Anal Sex Wasn't the Greeks' Only Form of Exercise- The Halteres
The earliest instance of systematic weight training we can find, then, comes from the Greeks.  As can be seen from any Grecian art, the Greeks placed more value on physical perfection than do the guidos down the Jersey Shore, so it would stand to reason that they'd have a system for obtaining those beach ready bodies.  Their tool in the war on weakness were the halteres, the earliest version of the modern dumbbell, which was developed by the Greeks for use in the broad jump (athletes were able to extend the distance of their jump significantly by swinging the halteres and allowing the lead weights to carry them forward).  By the 5th Century BC, the halteres seem to have become weight training implements, as depictions of their use included something akin to a lateral raise.  By the second century AD, an entire system of weight training with the halteres had been developed, with the physician Galen outlining their use in strengthening the body.  This style of weight training, known as "halter throwing" consisted of three main movements:
  1. Bicep curl.  Nothing surprising there.  Curls for the girls was a thing long before Jersey Shore and tanning beds.
  2. Walking lunges. The Greeks had an interesting take on these.  They focused heavily on fighting, so strong shoulders were even more important than strong legs.  As such, they held halteres at arms length in front of them as they did the lunges, not unlike the arm position for pistols.
  3. Suitcase deadlifts. The lifter would take two heavy halteres and place them six feet apart, with himself in the middle.  He'd then reach out and deadlift up the left hand halter with his left hand, then the right hand halter with his left, then replace them and repeat (Gardinier 153).


Clearly, the model who posed for this statue was not skipping arm day.

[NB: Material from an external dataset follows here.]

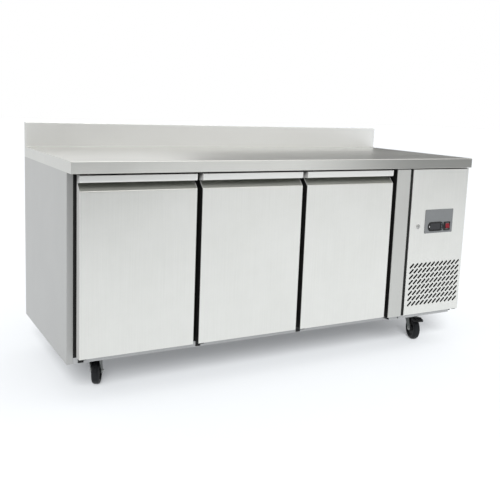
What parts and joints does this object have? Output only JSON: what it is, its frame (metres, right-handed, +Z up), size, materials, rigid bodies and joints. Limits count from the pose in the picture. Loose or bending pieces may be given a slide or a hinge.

Halteres were basically used as conditioning for sports, it seemed, as the Greeks lacked a system for measuring weights (outside of currency).  Thus, the halteres they used were likely pretty unevenly matched and could not have provided a true measure of strength.  Real heavy lifting was done with stone blocks, which would have comprised the bulk of the the "strong man" workout.  Unfortunately for us, though, no one really wrote about the manner in which the stones were lifted or what the competitions involving stones looked like.  Instead, we simply have a couple of inscriptions showing us that they definitely competed in two stone lifting events and used heavy sheets of rock or lead (tabula plumb) in training.

Competitive Lifts
  1. Stone throwing.  One 315 lb block of badass sandstone remains inscribed with a statement about a lifter, Bybon, who picked it up and threw it one-handed over his head.
  2. Stone lifting.  Another block of red sandstone bears the inscription that some badass named Eumastas lifted it from the ground (Gardinier)


Note the strong creeper element in 16th Century gyms.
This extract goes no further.